Nous publions ici le compte-rendu de d’une conférence donnée le 9 novembre dernier lors du salon Marjolaine. Merci à Valérie Thobois pour son texte.
Contrairement aux idées reçues, l’Ile de France est un immense territoire agricole (50% du territoire est agricole), et pourtant il reste bien en deçà des normes nationales pour les Surfaces Agricoles Utiles (SAU) dédiées au bio (0,8% vs 2% en moyenne française) soient 84 exploitations d’un total de 4400 ha en 2008.
Pourtant ce n’est pas la demande des consommateurs qui manque. Les chiffres des ventes de produits bio montrent une croissance annuelle de 10% depuis 1990, voir de +25% en 2008, alors que le reste du marché alimentaire est sur une croissance de 3,6%. Et les acheteurs franciliens sont encore plus consommateurs que le reste des français*. 5000 personnes sont actuellement en liste d’attentes pour entrer dans des AMAP. La demande est donc bien là, alors pourquoi le pourcentage de terres agricoles bio augmente-t-il si faiblement ? On peut distinguer plusieurs raisons à ce phénomène.
Raisons structurelles de l’agriculture francilienne
C’est une région très céréalière, d’agriculture intensive, donc peu encline à passer au bio.
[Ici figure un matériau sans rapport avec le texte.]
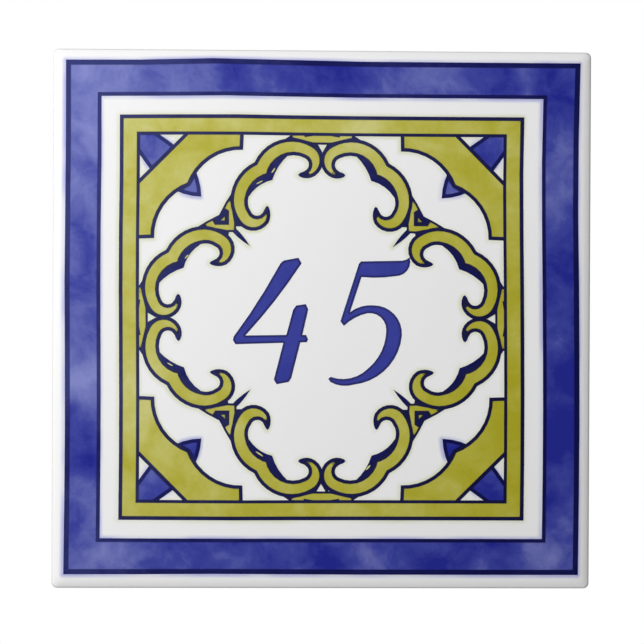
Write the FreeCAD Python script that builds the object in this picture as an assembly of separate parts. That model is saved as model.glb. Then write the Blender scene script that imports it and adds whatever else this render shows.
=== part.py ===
import FreeCAD, Part
import math
import os

# A square ceramic house number tile, glazed white, with painted frames, scrollwork and the number 45.
# Its back lies on the wall plane y = 0 and its painted face looks along -y, with z up and x to the right.
# The painting is drawn flat, with y up the face, and stood up against the face of the tile.
# All sizes are in millimetres.

# The fired tile
tile_width = 152.4
tile_height = 152.4
tile_thickness = 7.0
corner_radius = 1.5
crown_width = 3.4
crown_slope = 22.0
edge_roll = 0.8
side_draft = 0.25

# The grid pressed into the unglazed back
back_rim = 8.2
rib_width = 2.4
pocket_depth = 0.8
pocket_slope = 0.4
pocket_columns = 6
pocket_rows = 6

# The painting: dark shapes first, then the colours over them, each a film of this thickness
film_thickness = 0.06

# How far the short straight strokes of an outline may leave its arcs
stroke_height = 0.05

# The painted frames, from the edge of the tile inwards
edge_margin = 3.45
blue_outer_line = 1.4
blue_band_width = 7.8
blue_inner_line = 1.0
white_band_width = 5.25
yellow_outer_line = 1.05
yellow_band_width = 3.8
panel_line = 0.85

# The ornament inside the frames
ornament_line = 1.0
thin_line = 0.6
number_height = 36.05

# How far the hand painting strays from the true pattern: a shift, a sway up the face, a bulge left of the
# middle that is strongest at the top, and a pinch above the middle
shift_right = -0.12
shift_up = 0.38
edge_shift_right = 0.35
sway_right = 0.2
sway_length = 130.0
edge_bulge_up = 0.6
top_bulge_up = 0.3
bulge_left_of_middle = 27.0
bulge_length = 20.0
squeeze_up = 0.14
stretch_right = 0.12
pinch_right = 0.36
pinch_above_middle = 42.0

# Straight strokes in each side of a frame
side_stops = 7

# Half the width of the panel that the ornament below is drawn for, and the height of the drawn number.
drawn_panel = 51.575
drawn_number = 36.3

# Half sizes of the frame lines, from the outside inwards, measured from the middle of the tile.
line_insets = [edge_margin]
for width in (blue_outer_line, blue_band_width, blue_inner_line, white_band_width,
              yellow_outer_line, yellow_band_width, panel_line):
    line_insets.append(line_insets[-1] + width)
(blue_edge, blue_band_edge, blue_inside_edge, blue_end,
 yellow_edge, yellow_band_edge, panel_line_edge, panel_edge) = line_insets

panel_half_width = tile_width / 2 - panel_edge
panel_half_height = tile_height / 2 - panel_edge
scale_x = panel_half_width / drawn_panel
scale_y = panel_half_height / drawn_panel


# Points of the drawing

def strayed(x, y):
    """Move a point of the face by the slow wander of the painter's hand."""
    across = 2 * x / tile_width
    upward = 2 * y / tile_height
    reach = max(abs(across), abs(upward)) ** 6
    bulge = math.exp(-((x + bulge_left_of_middle) / bulge_length) ** 2)
    pinch = math.exp(-((y - pinch_above_middle) / bulge_length) ** 2)
    dx = shift_right + reach * edge_shift_right - sway_right * math.sin(2 * math.pi * y / sway_length)
    dx += across * (stretch_right - pinch_right * pinch)
    dy = shift_up + reach * edge_bulge_up * bulge + upward * (top_bulge_up * bulge - squeeze_up)
    return FreeCAD.Vector(x + dx, y + dy, 0)


def in_octant(octant):
    """Give the function that places a point (u, v) of the ornament in one of the eight octants.

    The ornament is drawn for the octant right of the top centre, where u runs to the right and v up.
    """
    side, flipped = divmod(octant, 2)

    def place(u, v):
        if flipped:
            u = -u
        for quarter in range(side):
            u, v = v, -u
        return strayed(u * scale_x, v * scale_y)

    return place


def strokes(here, through, there):
    """Give the points after the first of an arc through three points, cut with short straight strokes."""
    return Part.Arc(here, through, there).toShape().discretize(Deflection=stroke_height)[1:]


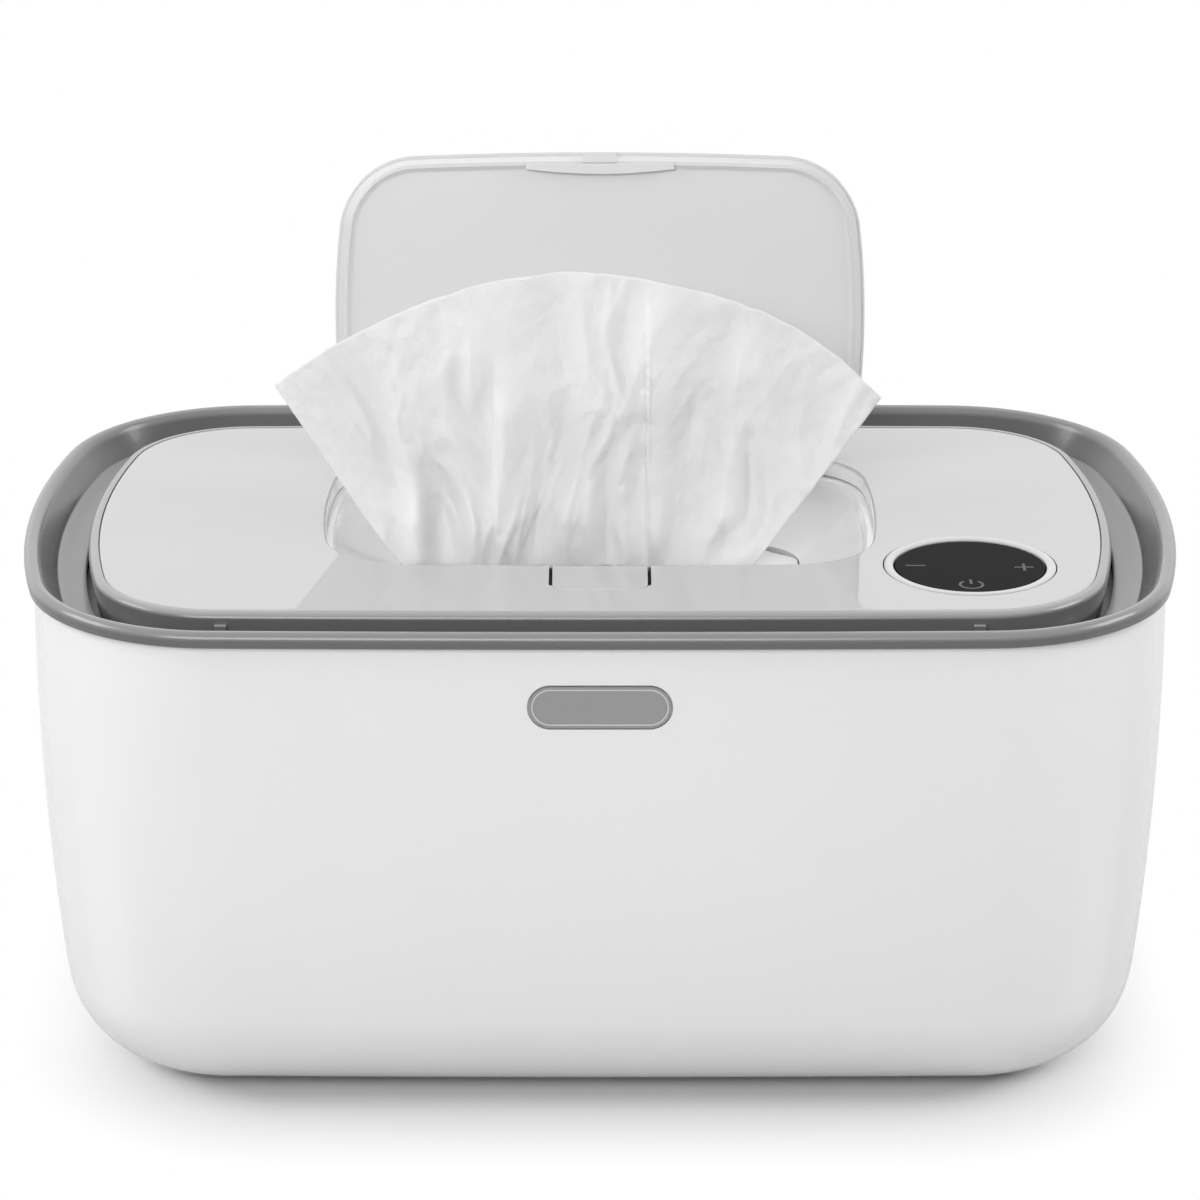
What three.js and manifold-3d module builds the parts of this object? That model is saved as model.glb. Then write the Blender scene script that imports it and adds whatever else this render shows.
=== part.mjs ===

En effet la bio est plus facilement envisageable à court terme sur de l’agriculture maraîchère.
Raisons politiques :
L’ambivalence du gouvernement actuel à l’origine du Grenelle de l’environnement mais dont certains membres soutiennent la création d’un circuit de F1 sur des terres agricoles destinées à la bio.
Raisons financières :
-Le coût du foncier est très élevé en Île de France donc acquérir des terres et les convertir au bio nécessite un investissement de départ élevé.
-le coût de main d’œuvre est plus élevé en Île de France et l’agriculture bio nécessite plus de main d’œuvre.
Raisons pratiques et culturelles:
- Pas assez de formation à l’agriculture bio, or cette agriculture, loin d’être limitée aux remèdes de grand-mère, doit faire l’objet d’un véritable apprentissage technique.
Les nouveaux exploitants bios doivent être accompagnés.
-Pas assez d’aide à la conversion de terres conventionnelles en bio. Or un agriculteur conventionnel qui passe en bio, doit réapprendre d’autres méthodes de travail que celles qu’il a toujours pratiqué. Là encore un accompagnement est nécessaire.
-Beaucoup d’agriculteurs sont rebutés par ce changement radical d’habitudes.
-Beaucoup d’à-priori négatifs sur la bio traînent encore dans les esprits : « c’est un truc d’écolos », « ce n’est pas viable économiquement ». Or ces idées reçues sont dépassées, les exploitations bios peuvent avoir un modèle économique durable, en Ile de France les exploitations bios sont aussi rentables que les conventionnelles.
-Enfin, les agriculteurs conventionnels ont peur de quitter un réseau de professionnels qui risque de leurs tourner le dos, de les décrier. Ils doivent reconstituer un réseau nouveau nécessaire pour l’échange de bonnes pratiques en complément de leur formation.
Face à ce constat, certains acteurs locaux comme le Conseil Régional, le Groupement des Agriculteurs Bios (GAB) et l’association Terre de liens, s’engagent pour améliorer ce pourcentage de SAU en bio. L’objectif de Terre de liens est de rassembler de l’épargne solidaire pour acheter des terres destinées au bio. Il se développe notamment une sorte de pépinière d’agriculteurs bios en Seine et Marne. Une prochaine collecte de fonds est prévue prochainement. La précédente leur a rapporté 4,5Millions d’euros. Malgré tout quand on sait que le coût d’acquisition d’une ferme en IdF est d’en moyenne 500 000 à 1 million d’euros (contre 150 000 euros en moyenne au niveau national)…on voit que cette action atteint vite ses limites.
Le GAB IdF propose également un partenariat dans le cadre d’un Programme d’Action Régionale Concertée (PARC bio) financée par le Conseil Régional. A travers ce partenariat le GAB accompagne des agriculteurs bio et les aide à trouver de nouveaux circuits de distribution. Il existe également un programme de rencontre avec des agriculteurs conventionnels pour leur donner envie de passer à la bio.
En résumé, des actions sont faites face à cette demande croissante du marché, mais le principal levier resterait un engagement fort du gouvernement en faveur de l’agriculture biologique, engagement qui se fait attendre malgré les déclarations encourageantes du Grenelle.